=== DATA PROVIDED ===

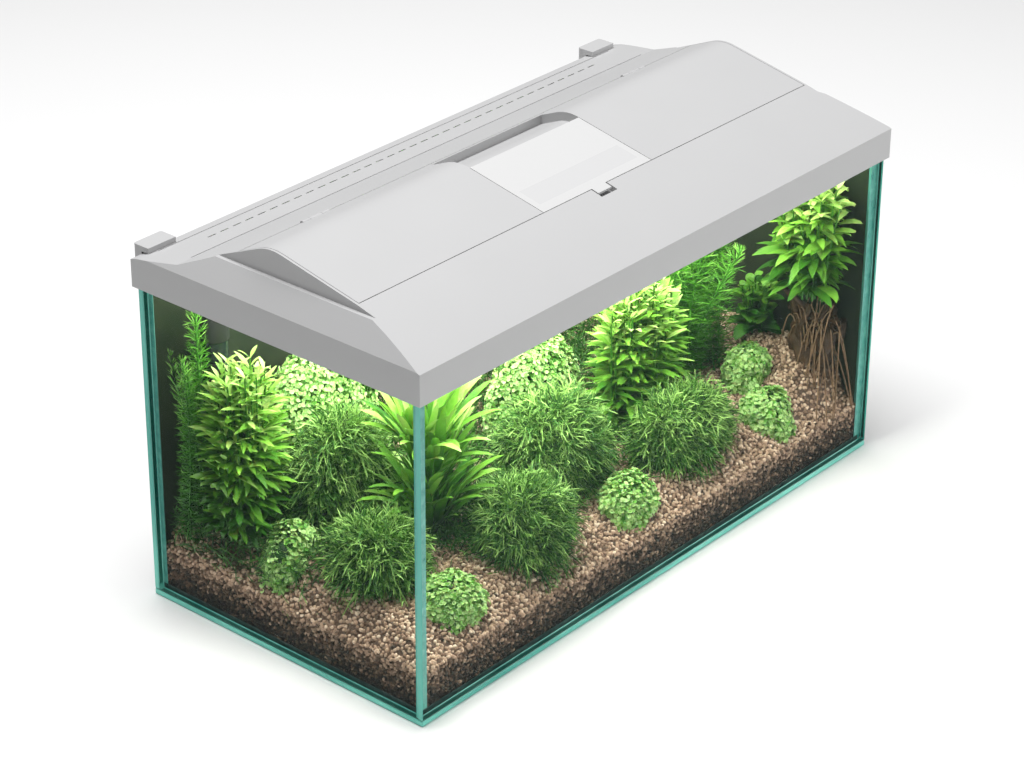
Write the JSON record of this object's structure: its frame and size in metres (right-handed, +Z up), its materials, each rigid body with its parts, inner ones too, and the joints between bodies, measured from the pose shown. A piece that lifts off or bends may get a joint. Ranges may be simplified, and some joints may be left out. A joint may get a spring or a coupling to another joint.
{
  "type": "glass aquarium with hood",
  "caption": "Rectangular glass aquarium with a lift-off moulded hood, hinged roof lid, feeding flap, lamp, filter, heater and a planted gravel bed.",
  "frame": {"origin": "centre of the tank's footprint, on the surface that it stands on", "axes": "+Z up, +X along the tank to the viewer's right, the front pane faces -Y"},
  "size_m": [0.6064, 0.3154, 0.3539],
  "materials": {
    "glass": "clear float glass with ground edges that look sea green",
    "silicone": "translucent silicone",
    "film": "dark printed film",
    "soil": "dark granular soil",
    "gravel": "brown 3 mm gravel",
    "carpet_leaves": "small bright leaves",
    "moss": "fine wiry moss",
    "plant_leaves": "fresh leaves",
    "driftwood": "waterlogged root",
    "hood_plastic": "finely grained light grey moulding",
    "flap_plastic": "satin white moulding",
    "pin_steel": "plain ground rod",
    "lamp_aluminium": "satin anodised",
    "lamp_diffuser": "frosted diffuser",
    "led_board": "white coated board with emitters",
    "black_plastic": "moulded",
    "sponge": "open foam",
    "accent_plastic": "moulded",
    "suction_rubber": "soft moulded",
    "heater_glass": "borosilicate tube"
  },
  "bodies": {
    "tank": {"background_film": "film", "base_pane": "glass", "base_sealant": "silicone", "broad_leaf_plant": "plant_leaves", "carpet_clump_bank": "carpet_leaves", "carpet_clump_corner": "carpet_leaves", "carpet_clump_front": "carpet_leaves", "carpet_clump_left": "carpet_leaves", "carpet_clump_right": "carpet_leaves", "carpet_mound": "carpet_leaves", "carpet_mound_centre": "carpet_leaves", "corner_sealant": "silicone", "driftwood_root": "driftwood", "feathery_stems_left": "plant_leaves", "feathery_stems_rear": "plant_leaves", "feathery_stems_right": "plant_leaves", "filter_canister": "black_plastic", "filter_head": "black_plastic", "filter_sponge": "sponge", "filter_suction_cups": "suction_rubber", "front_pane": "glass", "gravel_bed": "gravel", "heater_brackets": "suction_rubber", "heater_cap": "black_plastic", "heater_element": "black_plastic", "heater_tube": "heater_glass", "lance_leaf_bush": "plant_leaves", "lance_leaf_stand": "plant_leaves", "left_pane": "glass", "moss_mound_centre": "moss", "moss_mound_centre_left": "moss", "moss_mound_front": "moss", "moss_mound_left": "moss", "moss_mound_right": "moss", "rear_pane": "glass", "right_pane": "glass", "round_leaf_plant": "plant_leaves", "strap_leaf_plant": "plant_leaves", "substrate_layer": "soil"},
    "hood": {"hood_frame": "hood_plastic", "lid_hinge_pins": "pin_steel", "cable_duct_left": "hood_plastic", "cable_duct_right": "hood_plastic", "lamp_housing": "lamp_aluminium", "lamp_lens": "lamp_diffuser", "led_board": "led_board", "lamp_caps": "black_plastic", "lamp_holders": "black_plastic"},
    "roof_lid": {"roof_lid": "hood_plastic", "flap_hinge_pin": "pin_steel"},
    "feeding_flap": {"feeding_flap": "flap_plastic"},
    "impeller": {"filter_impeller": "accent_plastic"},
    "nozzle": {"filter_nozzle": "accent_plastic"},
    "heater_dial": {"heater_dial": "accent_plastic"}
  },
  "joints": [
    {"name": "hood_lift", "type": "slide", "parent": "tank", "child": "hood", "axis": [0, 0, 1], "range_m": [0, 0.12]},
    {"name": "lid_hinge", "type": "hinge", "parent": "hood", "child": "roof_lid", "pos_m": [0, 0.0499, 0.3403], "axis": [-1, 0, 0], "range_deg": [0, 100]},
    {"name": "flap_hinge", "type": "hinge", "parent": "roof_lid", "child": "feeding_flap", "pos_m": [0, 0.0039, 0.34955], "axis": [-1, 0, 0], "range_deg": [0, 100]},
    {"name": "impeller_spin", "type": "hinge", "parent": "tank", "child": "impeller", "pos_m": [0.234, 0.114, 0.2], "axis": [0, 0, 1], "continuous": true},
    {"name": "nozzle_turn", "type": "hinge", "parent": "tank", "child": "nozzle", "pos_m": [0.234, 0.0919, 0.2], "axis": [0, -1, 0], "range_deg": [-90, 90]},
    {"name": "heater_dial_turn", "type": "hinge", "parent": "tank", "child": "heater_dial", "pos_m": [-0.248, 0.12, 0.256], "axis": [0, 0, 1], "range_deg": [0, 270]}
  ]
}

=== REQUIRED TASK ===
Your task is to reproduce the whole listing exactly.

=== EXERCISE RESPONSE ===
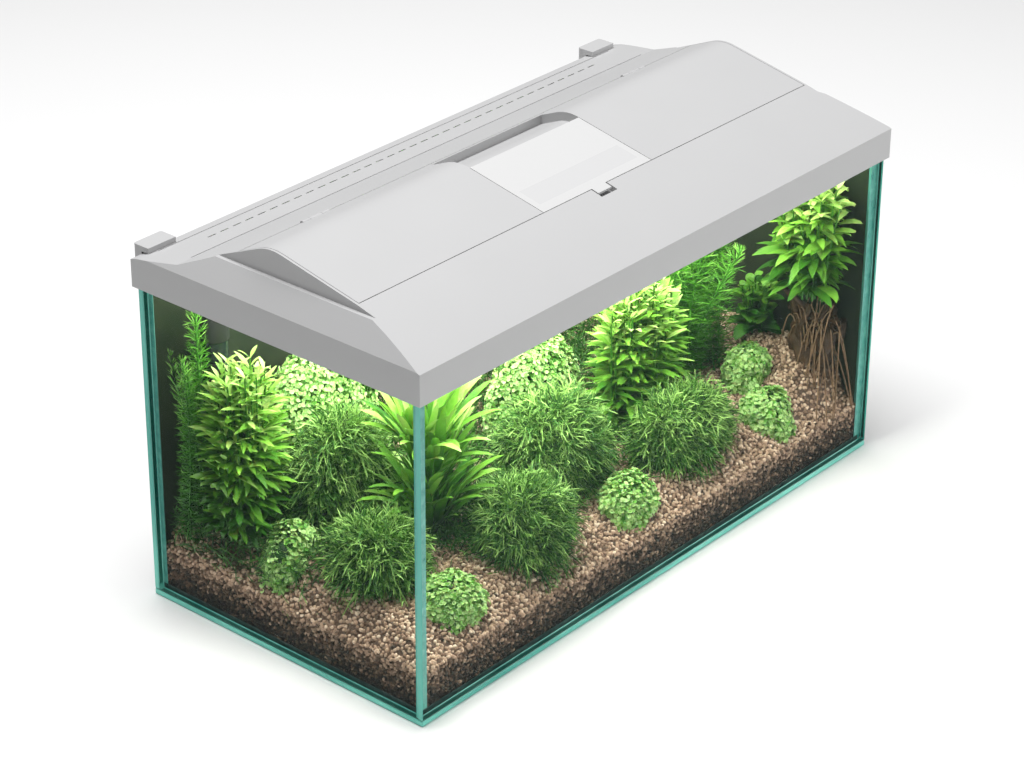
Write the JSON record of this object's structure: its frame and size in metres (right-handed, +Z up), its materials, each rigid body with its parts, inner ones too, and the joints between bodies, measured from the pose shown. A piece that lifts off or bends may get a joint. Ranges may be simplified, and some joints may be left out. A joint may get a spring or a coupling to another joint.
{
  "type": "glass aquarium with hood",
  "caption": "Rectangular glass aquarium with a lift-off moulded hood, hinged roof lid, feeding flap, lamp, filter, heater and a planted gravel bed.",
  "frame": {"origin": "centre of the tank's footprint, on the surface that it stands on", "axes": "+Z up, +X along the tank to the viewer's right, the front pane faces -Y"},
  "size_m": [0.6064, 0.3154, 0.3539],
  "materials": {
    "glass": "clear float glass with ground edges that look sea green",
    "silicone": "translucent silicone",
    "film": "dark printed film",
    "soil": "dark granular soil",
    "gravel": "brown 3 mm gravel",
    "carpet_leaves": "small bright leaves",
    "moss": "fine wiry moss",
    "plant_leaves": "fresh leaves",
    "driftwood": "waterlogged root",
    "hood_plastic": "finely grained light grey moulding",
    "flap_plastic": "satin white moulding",
    "pin_steel": "plain ground rod",
    "lamp_aluminium": "satin anodised",
    "lamp_diffuser": "frosted diffuser",
    "led_board": "white coated board with emitters",
    "black_plastic": "moulded",
    "sponge": "open foam",
    "accent_plastic": "moulded",
    "suction_rubber": "soft moulded",
    "heater_glass": "borosilicate tube"
  },
  "bodies": {
    "tank": {"background_film": "film", "base_pane": "glass", "base_sealant": "silicone", "broad_leaf_plant": "plant_leaves", "carpet_clump_bank": "carpet_leaves", "carpet_clump_corner": "carpet_leaves", "carpet_clump_front": "carpet_leaves", "carpet_clump_left": "carpet_leaves", "carpet_clump_right": "carpet_leaves", "carpet_mound": "carpet_leaves", "carpet_mound_centre": "carpet_leaves", "corner_sealant": "silicone", "driftwood_root": "driftwood", "feathery_stems_left": "plant_leaves", "feathery_stems_rear": "plant_leaves", "feathery_stems_right": "plant_leaves", "filter_canister": "black_plastic", "filter_head": "black_plastic", "filter_sponge": "sponge", "filter_suction_cups": "suction_rubber", "front_pane": "glass", "gravel_bed": "gravel", "heater_brackets": "suction_rubber", "heater_cap": "black_plastic", "heater_element": "black_plastic", "heater_tube": "heater_glass", "lance_leaf_bush": "plant_leaves", "lance_leaf_stand": "plant_leaves", "left_pane": "glass", "moss_mound_centre": "moss", "moss_mound_centre_left": "moss", "moss_mound_front": "moss", "moss_mound_left": "moss", "moss_mound_right": "moss", "rear_pane": "glass", "right_pane": "glass", "round_leaf_plant": "plant_leaves", "strap_leaf_plant": "plant_leaves", "substrate_layer": "soil"},
    "hood": {"hood_frame": "hood_plastic", "lid_hinge_pins": "pin_steel", "cable_duct_left": "hood_plastic", "cable_duct_right": "hood_plastic", "lamp_housing": "lamp_aluminium", "lamp_lens": "lamp_diffuser", "led_board": "led_board", "lamp_caps": "black_plastic", "lamp_holders": "black_plastic"},
    "roof_lid": {"roof_lid": "hood_plastic", "flap_hinge_pin": "pin_steel"},
    "feeding_flap": {"feeding_flap": "flap_plastic"},
    "impeller": {"filter_impeller": "accent_plastic"},
    "nozzle": {"filter_nozzle": "accent_plastic"},
    "heater_dial": {"heater_dial": "accent_plastic"}
  },
  "joints": [
    {"name": "hood_lift", "type": "slide", "parent": "tank", "child": "hood", "axis": [0, 0, 1], "range_m": [0, 0.12]},
    {"name": "lid_hinge", "type": "hinge", "parent": "hood", "child": "roof_lid", "pos_m": [0, 0.0499, 0.3403], "axis": [-1, 0, 0], "range_deg": [0, 100]},
    {"name": "flap_hinge", "type": "hinge", "parent": "roof_lid", "child": "feeding_flap", "pos_m": [0, 0.0039, 0.34955], "axis": [-1, 0, 0], "range_deg": [0, 100]},
    {"name": "impeller_spin", "type": "hinge", "parent": "tank", "child": "impeller", "pos_m": [0.234, 0.114, 0.2], "axis": [0, 0, 1], "continuous": true},
    {"name": "nozzle_turn", "type": "hinge", "parent": "tank", "child": "nozzle", "pos_m": [0.234, 0.0919, 0.2], "axis": [0, -1, 0], "range_deg": [-90, 90]},
    {"name": "heater_dial_turn", "type": "hinge", "parent": "tank", "child": "heater_dial", "pos_m": [-0.248, 0.12, 0.256], "axis": [0, 0, 1], "range_deg": [0, 270]}
  ]
}